One of the most striking early results concerns the diffuse Galactic gamma‑ray emission. EGRET had reported a “GeV excess”—an apparent surplus of photons between 1 and 10 GeV relative to conventional cosmic‑ray propagation models. LAT’s higher sensitivity and refined background modeling, using up‑to‑date interstellar gas maps (HI, CO) and the GALPROP propagation code, show that the diffuse spectrum is fully consistent with standard models of π⁰ decay, bremsstrahlung, and inverse‑Compton scattering. The apparent excess in EGRET data is now attributed to instrumental systematics and to uncertainties in the gas column densities used at the time.
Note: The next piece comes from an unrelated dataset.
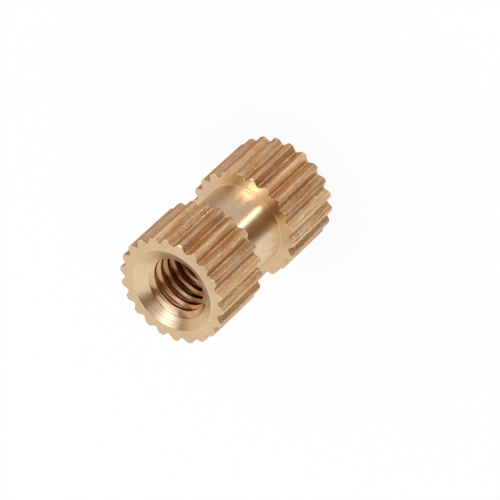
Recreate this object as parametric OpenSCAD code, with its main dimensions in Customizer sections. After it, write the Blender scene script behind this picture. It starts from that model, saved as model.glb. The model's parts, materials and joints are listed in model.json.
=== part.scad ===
// Threaded insert, turned in one piece from brass bar: two straight-knurled bands,
// a neck between them, and a tapped through hole countersunk at both ends.
// It stands on one end face. The axis is +Z, the origin is the centre of that face.

/* [Body] */
// Length over both end faces
body_len = 8.5; // [7:0.1:12]
// Length of the neck between the two knurled bands
neck_len = 2.4; // [1.5:0.1:3.5]
// Wall left between the thread and the outside of the neck
neck_wall = 0.35; // [0.25:0.05:0.6]

/* [Knurl] */
// Diameter over the crests of the teeth
knurl_d = 5; // [4.8:0.1:6]
// Number of teeth round each band
tooth_count = 22; // [16:1:24]
// Depth of the grooves below the crests
groove_depth = 0.25; // [0.15:0.01:0.3]
// Angle between the two flanks of a groove
groove_angle = 90; // [60:2:100]
// Radius of the root of a groove
root_r = 0.1; // [0.04:0.01:0.12]
// Bevel of the teeth at the two end faces
end_bevel = 0.03; // [0.01:0.01:0.1]
// Edge break of the teeth beside the neck
neck_bevel = 0.03; // [0.01:0.01:0.08]

/* [Thread] */
// Nominal diameter of the thread
thread_d = 3; // [2.5:0.1:3.2]
// Pitch of the thread
thread_pitch = 0.5; // [0.35:0.05:0.6]
// Reach of a countersink outside the thread, on the radius
countersink_lip = 0.4; // [0.2:0.05:0.55]
// Included angle of the countersinks
countersink_angle = 110; // [82:2:120]

/* [Hidden] */
// Sides of a full circle where it is shown as a mesh: eight for each tooth
round_sides = 8 * tooth_count;
root_sides = 24;
knurl_r = knurl_d / 2;
// The hole is the tapping drill, the thread's diameter less one pitch
bore_r = (thread_d - thread_pitch) / 2;
neck_r = thread_d / 2 + neck_wall;
countersink_r = thread_d / 2 + countersink_lip;
countersink_depth = (countersink_r - bore_r) / tan(countersink_angle / 2);
band_len = (body_len - neck_len) / 2;
tooth_step = 360 / tooth_count;
// The bar that is knurled is this much larger all round than the finished part
stock = 0.3;

// Half of the turned section, from the lower end face to the middle of the neck, as [radius, height]
lower_half = [
    [bore_r, countersink_depth],
    [countersink_r, 0],
    [knurl_r - end_bevel, 0],
    [knurl_r, end_bevel],
    [knurl_r, band_len - neck_bevel],
    [knurl_r - neck_bevel, band_len],
    [neck_r, band_len]
];

// The same corners seen from the upper end face, in running order
upper_half = [
    for (i = [len(lower_half) - 1 : -1 : 0])
        [lower_half[i][0], body_len - lower_half[i][1]]
];

// Ring with the bore, countersinks, bevels and neck, but still smooth outside
module turned_blank() {
    rotate_extrude($fn = round_sides)
        polygon(concat(lower_half, upper_half));
}

// One groove between two teeth, on +X: straight flanks tangent to a round root
module groove() {
    half_angle = groove_angle / 2;
    root_x = knurl_r - groove_depth + root_r;
    flank_x = root_x - root_r * sin(half_angle);
    flank_y = root_r * cos(half_angle);
    mouth_x = knurl_r + 2 * stock;
    mouth_y = flank_y + (mouth_x - flank_x) * tan(half_angle);
    translate([root_x, 0])
        circle(r = root_r, $fn = root_sides);
    polygon([[flank_x, -flank_y], [mouth_x, -mouth_y], [mouth_x, mouth_y], [flank_x, flank_y]]);
}

// Straight-knurled bar, longer and thicker than the part, with a tooth centred on +X
module knurled_bar() {
    translate([0, 0, -stock])
        linear_extrude(body_len + 2 * stock)
            difference() {
                circle(r = knurl_r + stock, $fn = round_sides);
                for (i = [0 : tooth_count - 1])
                    rotate((i + 0.5) * tooth_step)
                        groove();
            }
}

module insert() {
    color([0.80, 0.62, 0.40])
        intersection() {
            turned_blank();
            knurled_bar();
        }
}

insert();
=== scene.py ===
# Looks of a knurled brass threaded insert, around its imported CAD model.
# The insert stands on its lower end face at z = 0, with its axis on +Z.
# Lengths are in millimetres until a mesh is made, and the named angles are in degrees.
import bmesh
import bpy
import json
import math
import random
from mathutils import Matrix, Vector


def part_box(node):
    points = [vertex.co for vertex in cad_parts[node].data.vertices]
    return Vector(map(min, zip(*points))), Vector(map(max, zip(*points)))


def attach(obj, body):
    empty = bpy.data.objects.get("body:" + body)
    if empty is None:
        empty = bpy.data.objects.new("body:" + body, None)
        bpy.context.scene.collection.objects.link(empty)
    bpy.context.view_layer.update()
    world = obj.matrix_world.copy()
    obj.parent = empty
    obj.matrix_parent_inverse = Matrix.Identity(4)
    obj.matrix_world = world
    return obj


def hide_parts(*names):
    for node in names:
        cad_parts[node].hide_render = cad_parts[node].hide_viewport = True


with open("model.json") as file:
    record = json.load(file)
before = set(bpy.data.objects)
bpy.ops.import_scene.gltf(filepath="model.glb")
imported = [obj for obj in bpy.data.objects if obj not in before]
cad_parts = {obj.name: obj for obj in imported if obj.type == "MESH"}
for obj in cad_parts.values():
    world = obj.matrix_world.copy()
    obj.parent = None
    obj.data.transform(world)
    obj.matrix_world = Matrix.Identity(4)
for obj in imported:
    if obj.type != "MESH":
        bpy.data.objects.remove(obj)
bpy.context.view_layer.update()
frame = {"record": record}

MM = 0.001
PIECE = "insert_brass"
KNURL, TURNED, THREAD = range(3)

# ---- Sizes that the frame holds ----
low_corner, high_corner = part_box("insert")
mounts = {m["name"]: m for m in frame["record"]["mounts"]}
body_len = (high_corner.z - low_corner.z) / MM
knurl_r = high_corner.x / MM
side_reach = high_corner.y / MM
bore_r = mounts["thread"]["dims"]["r_mm"]
countersink_depth = (body_len - mounts["thread"]["dims"]["length_mm"]) / 2

# ---- Sizes of the insert that the frame doesn't hold ----
band_len = 3.05
neck_r = 1.85
tooth_count = 22
groove_depth = 0.25
groove_angle = 90
groove_root_r = 0.1
countersink_angle = 110
thread_pitch = 0.5
thread_r = 1.5
thread_angle = 60

# ---- Finer form, which only this model has ----
crest_round = 0.05
end_bevel = 0.04
band_edge = 0.035
crease_r = 0.02
thread_round = 0.018
# The knurling wheel ran a little unevenly: the teeth opposite the camera lag by this angle
lag = 2.2
# Seed of the small differences between teeth, and how much shallower a groove can be
knurl_seed = 7
depth_spread = 0.02
# How far below the crests the pale skin of the drawn bar reaches; below it the colour is painted darker
# towards the groove bottoms, as painted shade
skin_depth = 0.04
# Where the thread starts round the hole, as a share of one turn
thread_start = -0.07

# ---- Grid of the mesh ----
# From the bottom of a groove to the middle of the next crest
root_steps = 3
flank_steps = 2
rounding_steps = 4
crest_steps = 3
columns_per_tooth = 2 * (root_steps + flank_steps + rounding_steps + crest_steps)
outer_columns = tooth_count * columns_per_tooth
inner_columns = outer_columns // 2
edge_steps = 3
band_steps = 8
# Turns worked out past each end of the thread, before the countersinks clip it
spare_turns = 3
cone_depths = [0, 0.08, 0.16, 0.24]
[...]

Consequently, there is no compelling evidence from LAT for exotic contributions such as dark‑matter annihilation in the GeV band.

Perhaps the most consequential measurement for particle astrophysics is LAT’s determination of the combined electron plus positron spectrum from 20 GeV to 1 TeV. Although LAT cannot separate electrons from positrons, its large acceptance and excellent energy reconstruction enable a precise measurement of the total lepton flux. The spectrum deviates from a simple power‑law (E⁻³·³) and exhibits a hardening above ~200 GeV, with a noticeable “bump” around 600 GeV. This feature aligns with, but is more sharply defined than, the results from ground‑based Cherenkov telescopes (H.E.S.S.) and space‑borne magnetic spectrometers (AMS‑02). The hardening may indicate a nearby high‑energy accelerator (e.g., a pulsar wind nebula such as Geminga or Vela) contributing a fresh population of electrons, or it could hint at a sub‑dominant component from dark‑matter particle decay or annihilation. LAT’s systematic uncertainties are constrained to ≤ 5 % through cross‑checks with the Earth‑albedo electron sample and with Monte‑Carlo simulations, providing a robust benchmark for theoretical models of cosmic‑ray propagation and source spectra.

Overall, the first year of Fermi‑LAT observations has dramatically expanded the gamma‑ray source inventory, confirmed that the Galactic diffuse emission conforms to conventional cosmic‑ray models, and delivered a high‑precision measurement of the high‑energy lepton spectrum. These results have already reshaped our understanding of particle acceleration in pulsars, supernova remnants, and active galactic nuclei, while placing stringent limits on exotic physics such as dark‑matter signatures. The mission’s continued all‑sky monitoring, combined with coordinated multi‑wavelength campaigns and upcoming facilities like the Cherenkov Telescope Array (CTA), promises to deepen insights into the most energetic processes in the Universe over the next decade.